Restate word for word the lines of the data below, from the first through the one that has "pedestal with a".

□ □ □ □ □ □ □

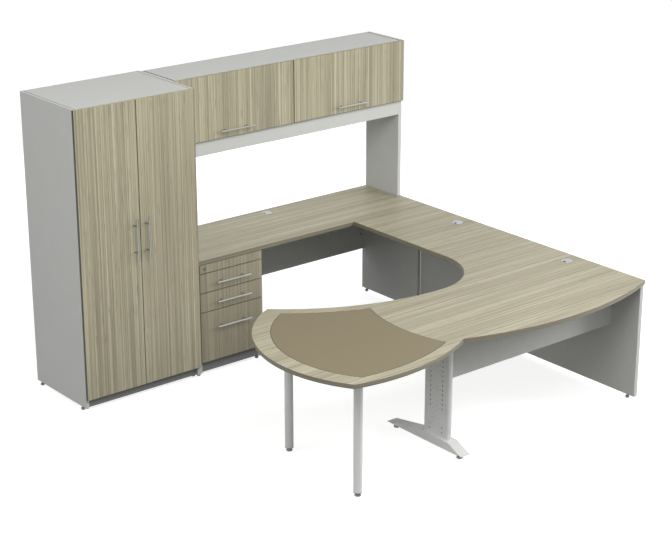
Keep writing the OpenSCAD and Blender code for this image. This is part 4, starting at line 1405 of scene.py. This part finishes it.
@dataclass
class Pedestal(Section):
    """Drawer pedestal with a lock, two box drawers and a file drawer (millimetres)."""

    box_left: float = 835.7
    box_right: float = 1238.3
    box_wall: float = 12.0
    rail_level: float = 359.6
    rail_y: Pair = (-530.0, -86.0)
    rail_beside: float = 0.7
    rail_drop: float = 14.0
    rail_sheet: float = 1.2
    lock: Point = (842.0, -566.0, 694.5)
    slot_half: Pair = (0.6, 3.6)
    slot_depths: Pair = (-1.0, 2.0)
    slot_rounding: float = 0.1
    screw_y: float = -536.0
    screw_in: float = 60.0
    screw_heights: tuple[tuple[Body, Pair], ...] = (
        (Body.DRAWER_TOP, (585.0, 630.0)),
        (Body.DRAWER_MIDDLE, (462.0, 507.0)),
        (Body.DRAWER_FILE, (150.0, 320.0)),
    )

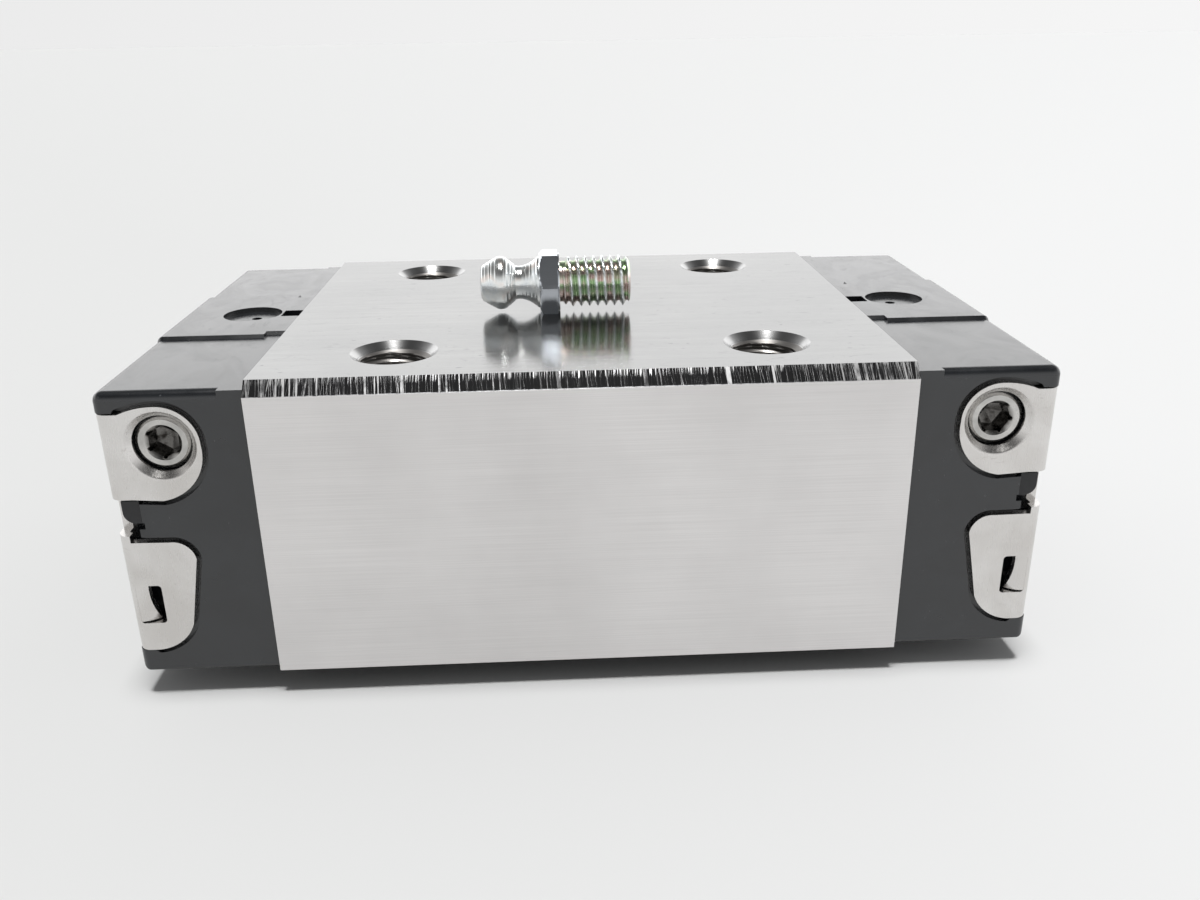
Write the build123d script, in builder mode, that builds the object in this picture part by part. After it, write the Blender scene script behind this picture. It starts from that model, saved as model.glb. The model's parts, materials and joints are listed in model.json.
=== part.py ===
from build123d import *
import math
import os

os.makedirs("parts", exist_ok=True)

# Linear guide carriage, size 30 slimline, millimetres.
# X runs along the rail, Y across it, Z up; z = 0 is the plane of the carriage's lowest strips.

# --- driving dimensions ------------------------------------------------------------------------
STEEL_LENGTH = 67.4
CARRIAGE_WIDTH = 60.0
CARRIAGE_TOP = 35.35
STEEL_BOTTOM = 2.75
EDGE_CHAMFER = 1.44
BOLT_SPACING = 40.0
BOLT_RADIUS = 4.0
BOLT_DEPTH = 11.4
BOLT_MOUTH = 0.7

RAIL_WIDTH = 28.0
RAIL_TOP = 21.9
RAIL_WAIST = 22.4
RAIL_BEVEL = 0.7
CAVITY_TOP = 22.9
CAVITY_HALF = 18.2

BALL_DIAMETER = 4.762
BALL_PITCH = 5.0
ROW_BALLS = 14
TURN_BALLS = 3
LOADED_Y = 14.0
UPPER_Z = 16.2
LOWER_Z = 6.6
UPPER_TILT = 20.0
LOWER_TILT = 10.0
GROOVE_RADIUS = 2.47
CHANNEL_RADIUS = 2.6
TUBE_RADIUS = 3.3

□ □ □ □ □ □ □

▶ [Full output]:
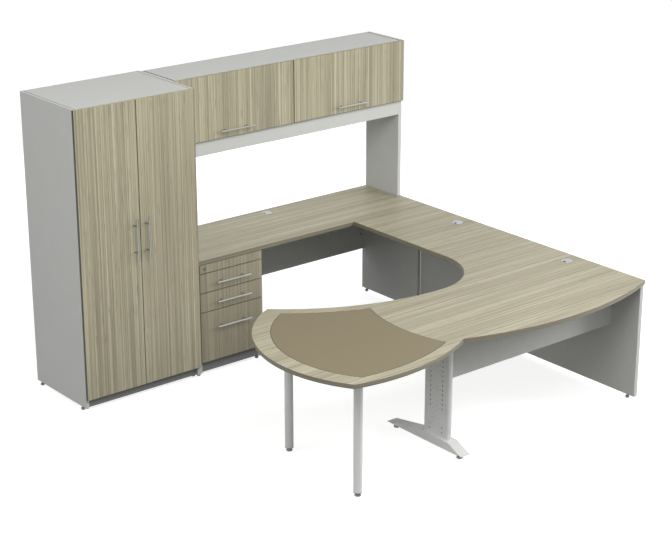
Keep writing the OpenSCAD and Blender code for this image. This is part 4, starting at line 1405 of scene.py. This part finishes it.
@dataclass
class Pedestal(Section):
    """Drawer pedestal with a lock, two box drawers and a file drawer (millimetres)."""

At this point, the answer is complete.